**DATASET ROWS**:
———
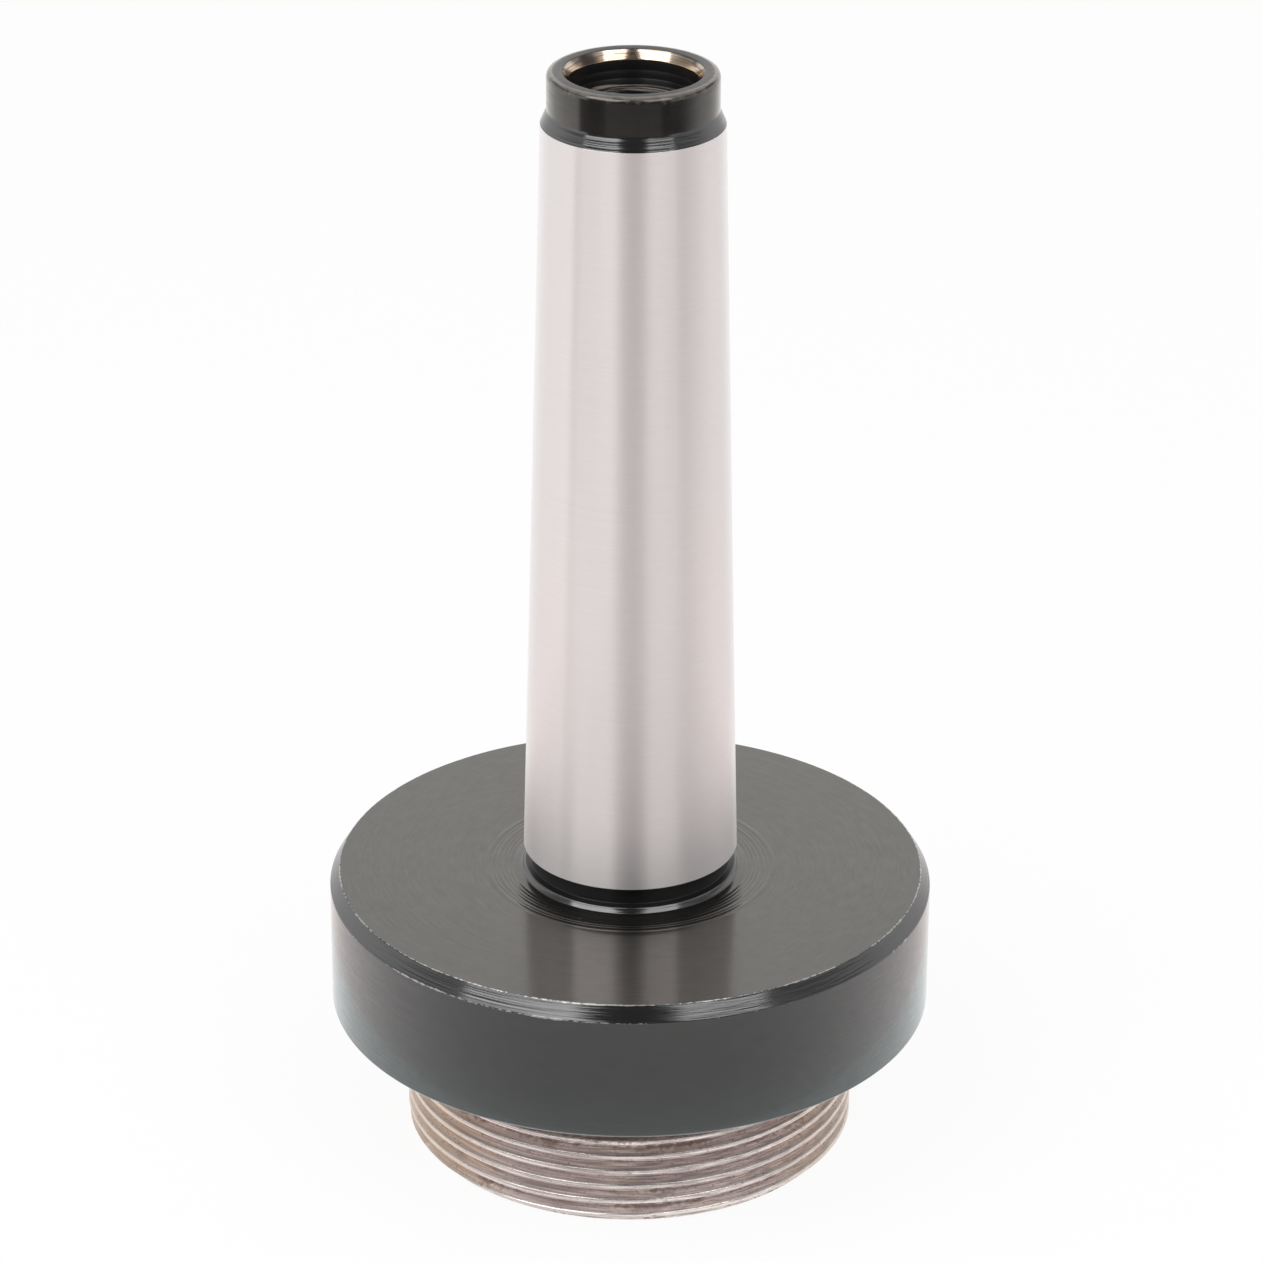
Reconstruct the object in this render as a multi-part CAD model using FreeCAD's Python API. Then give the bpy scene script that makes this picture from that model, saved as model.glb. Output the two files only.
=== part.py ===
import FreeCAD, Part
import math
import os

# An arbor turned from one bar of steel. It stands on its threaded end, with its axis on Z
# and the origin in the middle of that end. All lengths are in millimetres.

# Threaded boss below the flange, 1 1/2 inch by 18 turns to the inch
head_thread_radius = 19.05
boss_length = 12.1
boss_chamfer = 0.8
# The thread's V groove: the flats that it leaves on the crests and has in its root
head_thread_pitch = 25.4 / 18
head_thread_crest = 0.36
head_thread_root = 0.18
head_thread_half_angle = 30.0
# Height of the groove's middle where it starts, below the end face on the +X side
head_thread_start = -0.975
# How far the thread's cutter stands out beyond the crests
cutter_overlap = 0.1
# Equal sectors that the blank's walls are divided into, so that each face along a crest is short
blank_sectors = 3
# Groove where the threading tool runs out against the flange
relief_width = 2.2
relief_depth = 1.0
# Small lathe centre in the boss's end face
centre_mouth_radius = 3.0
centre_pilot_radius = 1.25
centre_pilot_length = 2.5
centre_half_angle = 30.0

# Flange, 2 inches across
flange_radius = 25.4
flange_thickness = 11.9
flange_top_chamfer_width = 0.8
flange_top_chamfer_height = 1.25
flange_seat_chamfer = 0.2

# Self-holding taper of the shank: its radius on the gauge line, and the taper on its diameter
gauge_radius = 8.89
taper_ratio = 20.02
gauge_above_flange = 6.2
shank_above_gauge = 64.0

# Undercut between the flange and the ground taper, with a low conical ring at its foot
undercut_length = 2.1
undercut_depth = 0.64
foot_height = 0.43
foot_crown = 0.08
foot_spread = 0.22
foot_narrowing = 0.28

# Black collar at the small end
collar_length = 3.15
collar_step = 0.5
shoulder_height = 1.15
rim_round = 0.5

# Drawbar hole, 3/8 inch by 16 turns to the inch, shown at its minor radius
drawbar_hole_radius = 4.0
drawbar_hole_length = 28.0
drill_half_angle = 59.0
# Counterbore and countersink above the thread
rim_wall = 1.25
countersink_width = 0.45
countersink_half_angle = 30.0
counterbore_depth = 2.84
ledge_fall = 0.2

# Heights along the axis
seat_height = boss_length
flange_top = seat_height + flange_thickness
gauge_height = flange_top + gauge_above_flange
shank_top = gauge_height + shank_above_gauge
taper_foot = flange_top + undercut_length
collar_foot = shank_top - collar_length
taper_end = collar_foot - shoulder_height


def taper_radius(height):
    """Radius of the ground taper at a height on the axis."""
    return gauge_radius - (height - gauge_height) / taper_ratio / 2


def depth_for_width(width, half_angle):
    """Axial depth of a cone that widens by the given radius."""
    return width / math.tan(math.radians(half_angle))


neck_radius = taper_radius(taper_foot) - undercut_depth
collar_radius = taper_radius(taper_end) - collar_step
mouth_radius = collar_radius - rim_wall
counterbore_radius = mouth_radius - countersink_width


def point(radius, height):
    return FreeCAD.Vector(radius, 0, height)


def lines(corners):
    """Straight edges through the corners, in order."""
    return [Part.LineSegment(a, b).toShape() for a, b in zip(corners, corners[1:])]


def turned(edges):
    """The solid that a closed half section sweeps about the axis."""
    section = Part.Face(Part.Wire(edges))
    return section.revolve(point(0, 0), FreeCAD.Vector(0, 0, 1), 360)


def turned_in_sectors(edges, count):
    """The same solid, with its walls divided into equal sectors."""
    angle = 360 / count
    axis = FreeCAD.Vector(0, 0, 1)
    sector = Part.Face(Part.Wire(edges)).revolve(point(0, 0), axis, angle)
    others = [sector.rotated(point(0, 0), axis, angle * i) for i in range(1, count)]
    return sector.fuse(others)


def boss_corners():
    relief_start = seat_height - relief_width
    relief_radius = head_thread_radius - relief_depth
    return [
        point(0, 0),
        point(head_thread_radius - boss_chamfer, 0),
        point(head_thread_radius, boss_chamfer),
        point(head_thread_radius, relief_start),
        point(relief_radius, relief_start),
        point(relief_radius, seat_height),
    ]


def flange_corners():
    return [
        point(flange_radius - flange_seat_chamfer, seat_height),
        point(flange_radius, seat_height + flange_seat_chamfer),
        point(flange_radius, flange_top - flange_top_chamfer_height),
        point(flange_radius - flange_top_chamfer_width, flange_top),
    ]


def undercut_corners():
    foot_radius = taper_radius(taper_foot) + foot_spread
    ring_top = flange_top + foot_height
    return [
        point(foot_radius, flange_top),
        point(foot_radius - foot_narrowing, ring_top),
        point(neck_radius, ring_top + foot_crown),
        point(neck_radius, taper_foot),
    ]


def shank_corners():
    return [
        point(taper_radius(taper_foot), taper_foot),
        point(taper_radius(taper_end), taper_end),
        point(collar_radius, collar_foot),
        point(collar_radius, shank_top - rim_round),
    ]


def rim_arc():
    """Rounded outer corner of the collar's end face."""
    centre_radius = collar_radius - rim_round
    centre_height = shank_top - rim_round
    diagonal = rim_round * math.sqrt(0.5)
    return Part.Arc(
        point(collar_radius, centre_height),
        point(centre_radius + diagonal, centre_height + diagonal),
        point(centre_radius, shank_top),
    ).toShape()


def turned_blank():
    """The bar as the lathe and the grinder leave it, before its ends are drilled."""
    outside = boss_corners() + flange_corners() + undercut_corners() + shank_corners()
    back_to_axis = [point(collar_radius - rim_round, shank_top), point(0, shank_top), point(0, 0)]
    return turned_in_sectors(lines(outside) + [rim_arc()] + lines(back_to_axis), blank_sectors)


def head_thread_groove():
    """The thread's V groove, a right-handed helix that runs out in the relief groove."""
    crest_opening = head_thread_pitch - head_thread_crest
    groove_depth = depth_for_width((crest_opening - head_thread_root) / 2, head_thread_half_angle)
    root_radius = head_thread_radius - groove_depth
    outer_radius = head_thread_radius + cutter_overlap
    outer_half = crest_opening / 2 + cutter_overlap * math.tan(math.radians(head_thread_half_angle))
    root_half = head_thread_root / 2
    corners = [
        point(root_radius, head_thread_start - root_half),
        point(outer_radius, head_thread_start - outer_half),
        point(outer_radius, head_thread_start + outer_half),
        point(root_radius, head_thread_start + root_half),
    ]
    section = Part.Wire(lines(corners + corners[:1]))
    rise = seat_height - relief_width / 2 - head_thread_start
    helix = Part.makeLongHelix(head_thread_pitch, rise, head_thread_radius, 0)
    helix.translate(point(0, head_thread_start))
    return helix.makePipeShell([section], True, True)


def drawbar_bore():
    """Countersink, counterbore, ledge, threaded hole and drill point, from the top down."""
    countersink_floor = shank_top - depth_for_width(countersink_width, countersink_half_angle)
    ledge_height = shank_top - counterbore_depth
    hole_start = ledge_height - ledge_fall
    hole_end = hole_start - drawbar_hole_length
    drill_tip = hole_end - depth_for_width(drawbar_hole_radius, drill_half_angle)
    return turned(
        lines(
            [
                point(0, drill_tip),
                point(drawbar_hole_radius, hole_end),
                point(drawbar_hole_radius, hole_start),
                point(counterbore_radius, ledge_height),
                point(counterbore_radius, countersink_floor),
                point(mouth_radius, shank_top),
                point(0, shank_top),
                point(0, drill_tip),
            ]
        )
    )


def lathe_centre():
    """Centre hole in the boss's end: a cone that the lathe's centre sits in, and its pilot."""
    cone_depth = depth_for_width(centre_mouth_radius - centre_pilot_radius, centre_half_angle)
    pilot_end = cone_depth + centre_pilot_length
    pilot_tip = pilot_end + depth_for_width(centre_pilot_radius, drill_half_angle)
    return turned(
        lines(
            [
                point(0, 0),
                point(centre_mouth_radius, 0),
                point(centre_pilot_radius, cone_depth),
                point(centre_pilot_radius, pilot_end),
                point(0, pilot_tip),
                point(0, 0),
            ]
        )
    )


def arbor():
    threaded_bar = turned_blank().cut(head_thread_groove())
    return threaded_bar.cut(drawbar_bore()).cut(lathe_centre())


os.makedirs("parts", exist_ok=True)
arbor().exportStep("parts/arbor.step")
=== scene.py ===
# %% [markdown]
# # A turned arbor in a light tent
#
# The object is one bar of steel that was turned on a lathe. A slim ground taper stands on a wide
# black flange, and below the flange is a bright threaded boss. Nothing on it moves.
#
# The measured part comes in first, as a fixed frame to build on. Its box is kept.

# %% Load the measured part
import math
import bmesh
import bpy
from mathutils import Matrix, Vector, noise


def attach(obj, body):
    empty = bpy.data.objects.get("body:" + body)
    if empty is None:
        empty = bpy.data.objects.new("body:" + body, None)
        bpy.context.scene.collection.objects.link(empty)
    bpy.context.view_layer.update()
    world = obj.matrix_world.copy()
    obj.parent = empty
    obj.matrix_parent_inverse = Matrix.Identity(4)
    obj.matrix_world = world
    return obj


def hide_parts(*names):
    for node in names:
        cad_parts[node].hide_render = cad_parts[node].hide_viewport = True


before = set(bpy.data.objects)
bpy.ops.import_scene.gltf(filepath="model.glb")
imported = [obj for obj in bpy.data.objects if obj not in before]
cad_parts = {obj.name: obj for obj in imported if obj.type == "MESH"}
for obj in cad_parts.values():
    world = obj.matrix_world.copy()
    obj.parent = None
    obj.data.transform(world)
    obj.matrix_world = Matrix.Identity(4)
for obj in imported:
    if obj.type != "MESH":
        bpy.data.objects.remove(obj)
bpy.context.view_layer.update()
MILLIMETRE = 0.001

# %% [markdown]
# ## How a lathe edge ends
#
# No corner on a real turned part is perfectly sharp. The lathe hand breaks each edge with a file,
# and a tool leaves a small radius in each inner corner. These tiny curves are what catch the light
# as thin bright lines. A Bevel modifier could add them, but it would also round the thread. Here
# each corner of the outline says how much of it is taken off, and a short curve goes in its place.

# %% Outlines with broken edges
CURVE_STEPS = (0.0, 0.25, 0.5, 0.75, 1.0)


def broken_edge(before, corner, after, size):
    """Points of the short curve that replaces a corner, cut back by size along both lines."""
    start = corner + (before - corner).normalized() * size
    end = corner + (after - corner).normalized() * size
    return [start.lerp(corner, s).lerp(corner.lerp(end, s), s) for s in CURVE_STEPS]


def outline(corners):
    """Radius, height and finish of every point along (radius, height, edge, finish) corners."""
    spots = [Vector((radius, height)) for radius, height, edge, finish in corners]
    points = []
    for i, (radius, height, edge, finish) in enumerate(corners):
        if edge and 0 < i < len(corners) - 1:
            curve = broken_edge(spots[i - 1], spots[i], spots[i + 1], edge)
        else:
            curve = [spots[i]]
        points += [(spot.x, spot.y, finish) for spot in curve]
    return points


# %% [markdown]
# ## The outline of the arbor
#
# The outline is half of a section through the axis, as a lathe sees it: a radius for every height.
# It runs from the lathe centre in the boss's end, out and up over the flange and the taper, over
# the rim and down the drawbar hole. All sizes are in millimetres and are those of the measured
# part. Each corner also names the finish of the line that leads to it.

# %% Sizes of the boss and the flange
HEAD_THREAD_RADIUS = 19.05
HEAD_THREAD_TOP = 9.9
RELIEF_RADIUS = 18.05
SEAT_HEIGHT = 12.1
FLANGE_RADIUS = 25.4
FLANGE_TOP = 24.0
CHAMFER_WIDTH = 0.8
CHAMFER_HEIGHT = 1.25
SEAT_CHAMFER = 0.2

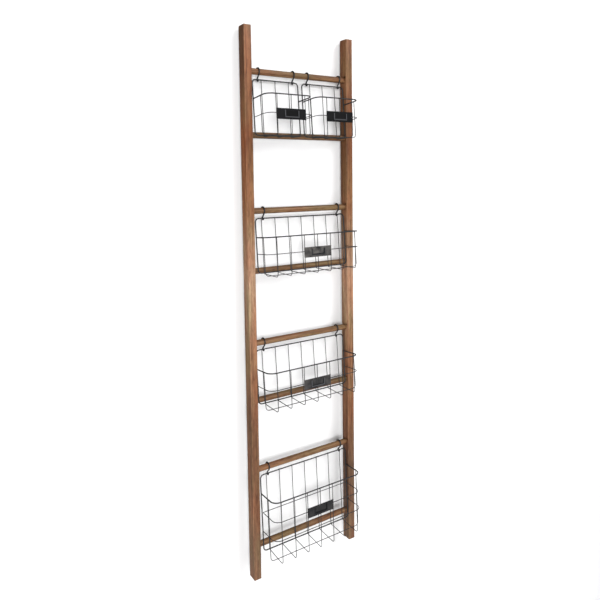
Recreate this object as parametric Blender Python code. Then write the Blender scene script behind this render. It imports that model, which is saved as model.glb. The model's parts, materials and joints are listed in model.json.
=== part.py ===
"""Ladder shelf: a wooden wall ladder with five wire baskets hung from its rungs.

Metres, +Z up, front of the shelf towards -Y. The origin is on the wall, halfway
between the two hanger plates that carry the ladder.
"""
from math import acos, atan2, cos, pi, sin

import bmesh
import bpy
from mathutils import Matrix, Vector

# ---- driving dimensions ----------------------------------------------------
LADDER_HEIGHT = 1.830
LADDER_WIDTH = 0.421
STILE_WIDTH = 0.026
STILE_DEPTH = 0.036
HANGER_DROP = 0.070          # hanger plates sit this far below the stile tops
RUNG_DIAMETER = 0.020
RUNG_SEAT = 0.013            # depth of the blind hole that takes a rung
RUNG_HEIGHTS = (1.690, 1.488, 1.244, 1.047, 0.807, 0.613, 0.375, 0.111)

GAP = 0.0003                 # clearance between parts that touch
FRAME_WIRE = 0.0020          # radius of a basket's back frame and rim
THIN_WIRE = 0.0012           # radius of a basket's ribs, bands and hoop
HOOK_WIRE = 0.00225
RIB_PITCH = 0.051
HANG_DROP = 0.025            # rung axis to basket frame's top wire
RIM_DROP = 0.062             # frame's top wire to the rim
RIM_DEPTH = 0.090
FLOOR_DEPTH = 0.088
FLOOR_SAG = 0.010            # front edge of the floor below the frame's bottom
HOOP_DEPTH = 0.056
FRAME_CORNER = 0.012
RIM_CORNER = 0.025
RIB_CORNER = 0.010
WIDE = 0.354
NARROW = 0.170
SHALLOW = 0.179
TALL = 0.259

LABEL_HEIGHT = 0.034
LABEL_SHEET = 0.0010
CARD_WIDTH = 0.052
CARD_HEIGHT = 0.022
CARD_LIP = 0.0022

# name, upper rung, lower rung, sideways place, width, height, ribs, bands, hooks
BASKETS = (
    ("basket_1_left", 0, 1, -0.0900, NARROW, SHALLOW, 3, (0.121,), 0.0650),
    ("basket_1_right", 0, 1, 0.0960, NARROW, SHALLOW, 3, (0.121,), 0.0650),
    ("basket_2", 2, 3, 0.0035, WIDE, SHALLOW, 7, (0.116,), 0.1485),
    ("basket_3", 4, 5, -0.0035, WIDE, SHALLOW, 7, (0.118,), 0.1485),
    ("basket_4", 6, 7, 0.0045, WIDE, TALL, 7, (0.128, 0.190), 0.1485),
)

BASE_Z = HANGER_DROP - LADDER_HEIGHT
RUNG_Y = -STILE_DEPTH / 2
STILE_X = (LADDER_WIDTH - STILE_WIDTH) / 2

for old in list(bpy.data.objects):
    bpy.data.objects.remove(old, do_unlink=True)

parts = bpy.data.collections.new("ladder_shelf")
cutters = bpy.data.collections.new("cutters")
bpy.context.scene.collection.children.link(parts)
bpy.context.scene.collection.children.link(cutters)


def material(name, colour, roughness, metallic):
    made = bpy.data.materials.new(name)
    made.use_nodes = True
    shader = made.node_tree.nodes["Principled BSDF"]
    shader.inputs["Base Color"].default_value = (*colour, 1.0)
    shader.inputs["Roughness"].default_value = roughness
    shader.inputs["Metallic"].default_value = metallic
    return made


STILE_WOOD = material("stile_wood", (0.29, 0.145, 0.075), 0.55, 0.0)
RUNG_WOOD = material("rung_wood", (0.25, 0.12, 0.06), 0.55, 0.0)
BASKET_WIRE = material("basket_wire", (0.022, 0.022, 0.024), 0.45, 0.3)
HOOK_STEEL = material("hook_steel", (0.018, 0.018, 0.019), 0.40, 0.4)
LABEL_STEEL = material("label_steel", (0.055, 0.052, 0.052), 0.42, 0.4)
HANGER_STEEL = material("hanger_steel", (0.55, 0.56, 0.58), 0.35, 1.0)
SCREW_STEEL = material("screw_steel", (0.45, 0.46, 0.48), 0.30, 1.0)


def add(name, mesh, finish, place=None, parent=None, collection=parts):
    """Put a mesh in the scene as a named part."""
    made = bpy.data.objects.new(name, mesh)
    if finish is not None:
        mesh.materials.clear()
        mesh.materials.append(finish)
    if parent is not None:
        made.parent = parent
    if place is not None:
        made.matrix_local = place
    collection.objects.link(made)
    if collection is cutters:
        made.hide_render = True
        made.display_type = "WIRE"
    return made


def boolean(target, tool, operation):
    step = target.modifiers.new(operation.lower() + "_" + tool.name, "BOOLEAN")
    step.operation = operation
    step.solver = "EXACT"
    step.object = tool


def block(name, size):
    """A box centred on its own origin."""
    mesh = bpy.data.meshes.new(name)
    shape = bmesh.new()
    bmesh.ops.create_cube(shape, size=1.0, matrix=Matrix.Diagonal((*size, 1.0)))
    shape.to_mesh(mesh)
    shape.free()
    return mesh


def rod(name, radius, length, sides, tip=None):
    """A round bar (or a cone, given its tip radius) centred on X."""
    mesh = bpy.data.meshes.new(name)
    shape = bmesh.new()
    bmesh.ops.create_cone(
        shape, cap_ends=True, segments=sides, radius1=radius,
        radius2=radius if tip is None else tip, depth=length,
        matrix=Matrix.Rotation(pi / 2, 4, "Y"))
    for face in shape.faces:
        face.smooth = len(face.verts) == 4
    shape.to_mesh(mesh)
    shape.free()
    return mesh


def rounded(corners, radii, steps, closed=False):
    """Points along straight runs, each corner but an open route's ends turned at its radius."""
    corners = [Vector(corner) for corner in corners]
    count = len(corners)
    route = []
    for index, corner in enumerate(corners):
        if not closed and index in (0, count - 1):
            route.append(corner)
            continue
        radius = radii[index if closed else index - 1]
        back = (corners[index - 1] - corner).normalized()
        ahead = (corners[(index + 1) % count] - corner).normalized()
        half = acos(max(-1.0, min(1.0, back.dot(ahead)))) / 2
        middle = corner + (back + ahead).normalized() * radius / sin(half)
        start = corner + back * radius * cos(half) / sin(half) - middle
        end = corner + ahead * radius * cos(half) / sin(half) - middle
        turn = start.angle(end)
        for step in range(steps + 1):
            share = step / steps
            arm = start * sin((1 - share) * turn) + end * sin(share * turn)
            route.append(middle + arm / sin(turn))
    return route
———
**YOUR INSTRUCTIONS**:
In the listing above, find the line with "return threaded_bar.cut(drawbar_bore()).cut(lathe_centre())" and the line with "MILLIMETRE = 0.001", then print exactly those lines and every line between them.

**RESULT**:
    return threaded_bar.cut(drawbar_bore()).cut(lathe_centre())


os.makedirs("parts", exist_ok=True)
arbor().exportStep("parts/arbor.step")
=== scene.py ===
# %% [markdown]
# # A turned arbor in a light tent
#
# The object is one bar of steel that was turned on a lathe. A slim ground taper stands on a wide
# black flange, and below the flange is a bright threaded boss. Nothing on it moves.
#
# The measured part comes in first, as a fixed frame to build on. Its box is kept.

# %% Load the measured part
import math
import bmesh
import bpy
from mathutils import Matrix, Vector, noise


def attach(obj, body):
    empty = bpy.data.objects.get("body:" + body)
    if empty is None:
        empty = bpy.data.objects.new("body:" + body, None)
        bpy.context.scene.collection.objects.link(empty)
    bpy.context.view_layer.update()
    world = obj.matrix_world.copy()
    obj.parent = empty
    obj.matrix_parent_inverse = Matrix.Identity(4)
    obj.matrix_world = world
    return obj


def hide_parts(*names):
    for node in names:
        cad_parts[node].hide_render = cad_parts[node].hide_viewport = True


before = set(bpy.data.objects)
bpy.ops.import_scene.gltf(filepath="model.glb")
imported = [obj for obj in bpy.data.objects if obj not in before]
cad_parts = {obj.name: obj for obj in imported if obj.type == "MESH"}
for obj in cad_parts.values():
    world = obj.matrix_world.copy()
    obj.parent = None
    obj.data.transform(world)
    obj.matrix_world = Matrix.Identity(4)
for obj in imported:
    if obj.type != "MESH":
        bpy.data.objects.remove(obj)
bpy.context.view_layer.update()
MILLIMETRE = 0.001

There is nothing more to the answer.